Ottima la trovata di far sedere sulle panche in scena gli attori nell’attesa del loro turno; panche che possono essere usate in vari modi, come passerelle, come sedili.
Non emerge granché invece l’amore di Antonio (Piergiorgio Fasolo) per Bassanio. Sì, ci sono un bacio e un abbraccio iniziali che si eclissano nelle battute dei molti personaggi e lasciano il pubblico un po’ perplesso. Sempre che se ne sia accorto. Perché all’inizio Antonio si dichiara triste e stanco? Perché innamorato di Bassanio, un playboy squattrinato che assieme all’amico Lorenzo è a caccia di ereditiere. Antonio per Bassanio è disposto a tutto, mettendo a repentaglio la sua stessa vita, ma nello svolgimento della trama dopo quel bacio iniziale non è chiaro il suo comportamento. A parte quella battuta sull’anello che Bassanio dovrebbe donare al giudice (Porzia travestita), «che i suoi meriti e l’affetto che hai per me prevalgano sui comandamenti di tua moglie!».

Nonostante una recitazione un po’ sottotono, è Antonio il cattivo della situazione, quello che continuerà a sputare e a prendere a calci l’ebreo, quello che impone la conversione forzata a Shylock. L’usuraio ebreo cerca di sopravvivere in quella Venezia mercantile, un tempo laica, ma che dalla seconda metà del Quattrocento vedrà fiorire un clima antiebraico con la separazione de facto della comunità nel ghetto.
Il personaggio di Shylock (un grande Franco Branciaroli che dovrebbe però incominciare a recitare come Franco Branciaroli e non rifacendosi agli attori del passato, con quella parlata partenopea) è ottuso nella sua insistenza a farsi pagare con la libbra di carne, mentre Bassanio gli offre i soldi del debito grazie al vantaggioso matrimonio con la ricca Porzia, accecato com’è dall’odio nei confronti di Antonio. Tuttavia la scena in cui affronta il doge di Venezia (l’immagine è quasi tiepolesca con il doge ammantato di rosso su sfondo nero), insistendo che la sua obbligazione venga rispettata, è di una modernità bruciante, ma i cavilli forensi, si ritorceranno contro di lui. La giustezza del patto siglato diventa un’arma a doppio taglio che nuocerà Shylock perché la giustizia è una dea bendata.

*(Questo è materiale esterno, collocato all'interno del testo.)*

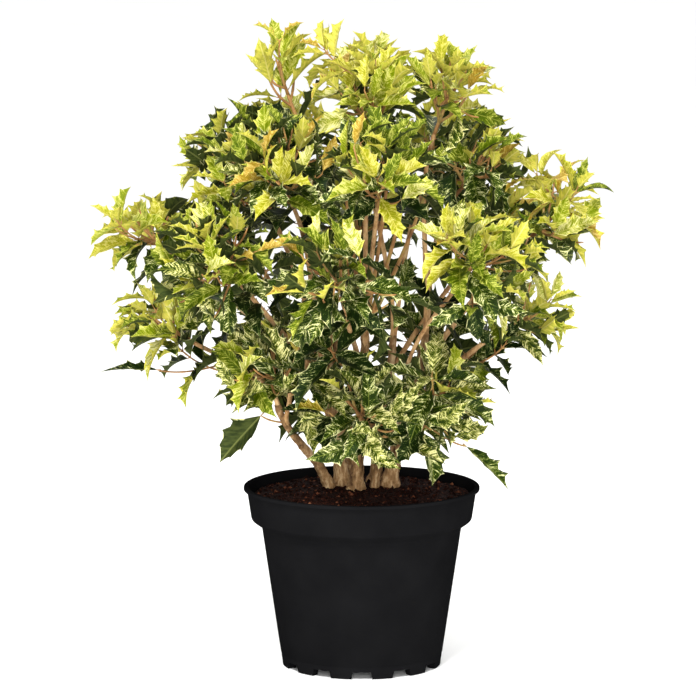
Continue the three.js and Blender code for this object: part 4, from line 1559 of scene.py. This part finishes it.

Il cast è ben assortito, tutti ottimi nelle loro parti, citiamo ancora Mauro Malinverno nel ruolo di Lancillotto, il servo dell’ebreo e di Tubal, l’amico di Shylock. Abbiamo trovato sprecati invece Francesco Migliaccio ed Emanuele Fortunati nei piccoli ruoli assegnati rispettivamente in quelli di Salerio/Doge e quelli di Solanio/Principe di Marocco. Gli attori, vestiti da Stefano Nicolao – deliziosi i costumi di Porzia e Nerissa – si muovono nella scena monumentale di grande impatto visivo a due piani di Marta Crisolini Malatesta, illuminata da un maestro delle luci qual è Gigi Saccomandi.

Lo spettacolo diventa così uno specchio dell’anima di ciascuno, porta a riflettere su quello che siamo e su come ci vendiamo al mondo, sul dio soldo attorno al quale da sempre ruota il mondo e anche sul montante antisemitismo di oggi.

Ultima osservazione, buono l’uso dei microfoni per gli attori, visti i deficit acustici della Sala Assicurazioni Generali del Politeama Rossetti, ma l’amplificazione deve dare un aiuto, non deve amplificare, appiattendo il colore della voce. Magari la prossima volta si farà meglio, per il momento ci accontentiamo di non aver perso neanche una battuta.

Gli applausi sono scattati come un allarme antincendio.